§ **Objective**
Extract exactly those lines that lie between the start of the material and the line with "NOTCH_CORNER = 0.4", including both boundary lines and no others.

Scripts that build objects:
- - -
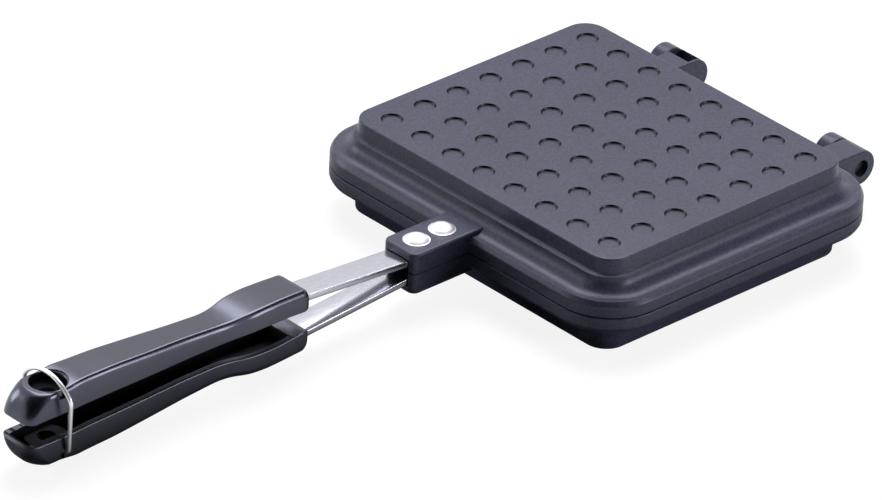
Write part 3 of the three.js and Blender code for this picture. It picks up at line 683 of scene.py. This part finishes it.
# The line is drawn every half millimetre and on past both ends, so that averaging leaves them as
# they are, and kept to just past the tail's end.
LINE_PLACES = np.arange(-10.0, 136.1, 0.5)
LINE_WINDOW = 23
LINE_KEPT = 125.0
FRONT_ROUND = 3.0
FRONT_SIDE_ROUND = 1.4
SHOULDER_DROP = 1.5
SHOULDER_WIDTH = 1.1
SECTION_RADII = [0.5, 1.0, 0.72, 0.1, 0.72, 1.0, 0.5]
BLOCK_DEPTH = 7.8
WALL = 2.3
ROOF = 2.4
CORE_DEPTH = 1.5
CORE_MARGIN = 0.1

TAIL_HALF_WIDTH = 7.85
TAIL_TOP = 14.4
TAIL_STEP_TOP = 13.4
TAIL_INNER = 4.4
TAIL_FOOT_CORNER = 4.6
TAIL_SLOPE = 7.3
TAIL_TURN = np.radians(70)
TAIL_TURN_SHARE = 0.82
TAIL_SHOULDER = 12.5
# the tail's top edge, as (height, how far its plan is drawn in)
TAIL_EDGE = np.array([[12.75, 0.06], [13.05, 0.2], [13.3, 0.45], [13.42, 0.8], [18.0, 0.8]])
TAIL_ROOF = TAIL_TOP - 3.4
ENVELOPE_FRONT_HALF = 9.0
ENVELOPE_SIDE_GAP = 0.1

# The hanging hole and the cup round it in profile, as (radius, height).
HANG_X = -247.1
HANG_MARK_RADIUS = 6.4
CUP_LINE = [(0, 7.2), (7.8, 7.2), (7.8, TAIL_ROOF + 0.2), (0, TAIL_ROOF + 0.2)]
HOLE_LINE = [
    (0, BELOW), (3.2, BELOW), (3.2, 8.8), (6.3, 10.0), (6.3, 13.25), (7.0, 13.6), (7.0, 17), (0, 17),
]

LATCH_X = -245.1
PIVOT_HEIGHT = 10.3
LATCH_HOLE_RADIUS = 0.95
LATCH_HOLE_DEPTH = 2.1
NOTCH_X = LATCH_X - 2.3
NOTCH_HALF_WIDTH = 1.4
NOTCH_DEPTH = 1
NOTCH_DROP = 4
NOTCH_CORNER = 0.4


def grip_forms():
    """The grip's line every half millimetre, with its kinks rounded: straight lines between the
    stations, averaged over 11 mm, and a quarter round of 3 mm at the very front."""
    window = np.hanning(LINE_WINDOW)
    window /= window.sum()
    forms = []
    for column in GRIP_LINE.T[1:]:
        line = np.interp(LINE_PLACES, GRIP_LINE[:, 0], column)
        forms.append(np.convolve(line, window, "same"))
    keep = (LINE_PLACES >= FRONT_ROUND) & (LINE_PLACES <= LINE_KEPT)
    a = np.linspace(0, np.pi / 2, 8)[:-1]
    places = np.concatenate([FRONT_ROUND * (1 - np.cos(a)), LINE_PLACES[keep]])
    half_width, top, inner, share = (np.interp(places, LINE_PLACES, line) for line in forms)
    inset = np.concatenate([1 - np.sin(a), np.zeros(keep.sum())])
    side_inset = FRONT_SIDE_ROUND * inset
    return GRIP_FRONT - places, half_width - side_inset, top - FRONT_ROUND * inset, inner + side_inset, share


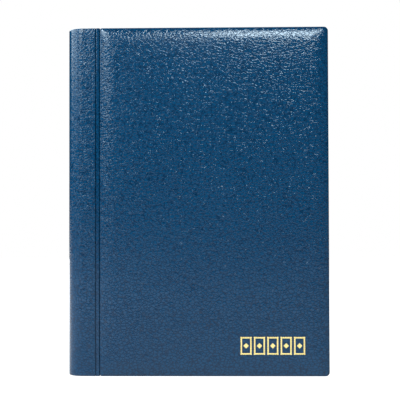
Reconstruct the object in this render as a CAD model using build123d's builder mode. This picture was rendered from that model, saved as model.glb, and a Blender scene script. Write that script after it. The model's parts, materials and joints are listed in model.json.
- - -
§ **Result of the exercise**
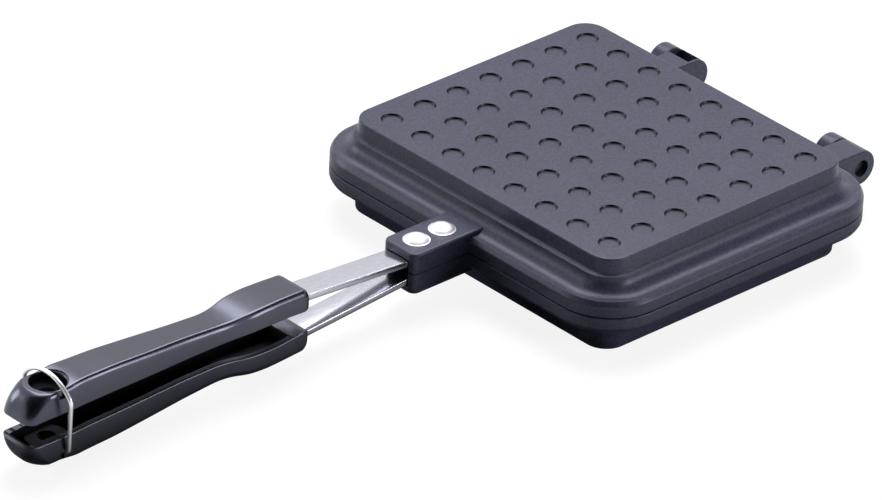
Write part 3 of the three.js and Blender code for this picture. It picks up at line 683 of scene.py. This part finishes it.
# The line is drawn every half millimetre and on past both ends, so that averaging leaves them as
# they are, and kept to just past the tail's end.
LINE_PLACES = np.arange(-10.0, 136.1, 0.5)
LINE_WINDOW = 23
LINE_KEPT = 125.0
FRONT_ROUND = 3.0
FRONT_SIDE_ROUND = 1.4
SHOULDER_DROP = 1.5
SHOULDER_WIDTH = 1.1
SECTION_RADII = [0.5, 1.0, 0.72, 0.1, 0.72, 1.0, 0.5]
BLOCK_DEPTH = 7.8
WALL = 2.3
ROOF = 2.4
CORE_DEPTH = 1.5
CORE_MARGIN = 0.1

TAIL_HALF_WIDTH = 7.85
TAIL_TOP = 14.4
TAIL_STEP_TOP = 13.4
TAIL_INNER = 4.4
TAIL_FOOT_CORNER = 4.6
TAIL_SLOPE = 7.3
TAIL_TURN = np.radians(70)
TAIL_TURN_SHARE = 0.82
TAIL_SHOULDER = 12.5
# the tail's top edge, as (height, how far its plan is drawn in)
TAIL_EDGE = np.array([[12.75, 0.06], [13.05, 0.2], [13.3, 0.45], [13.42, 0.8], [18.0, 0.8]])
TAIL_ROOF = TAIL_TOP - 3.4
ENVELOPE_FRONT_HALF = 9.0
ENVELOPE_SIDE_GAP = 0.1

# The hanging hole and the cup round it in profile, as (radius, height).
HANG_X = -247.1
HANG_MARK_RADIUS = 6.4
CUP_LINE = [(0, 7.2), (7.8, 7.2), (7.8, TAIL_ROOF + 0.2), (0, TAIL_ROOF + 0.2)]
HOLE_LINE = [
    (0, BELOW), (3.2, BELOW), (3.2, 8.8), (6.3, 10.0), (6.3, 13.25), (7.0, 13.6), (7.0, 17), (0, 17),
]

LATCH_X = -245.1
PIVOT_HEIGHT = 10.3
LATCH_HOLE_RADIUS = 0.95
LATCH_HOLE_DEPTH = 2.1
NOTCH_X = LATCH_X - 2.3
NOTCH_HALF_WIDTH = 1.4
NOTCH_DEPTH = 1
NOTCH_DROP = 4
NOTCH_CORNER = 0.4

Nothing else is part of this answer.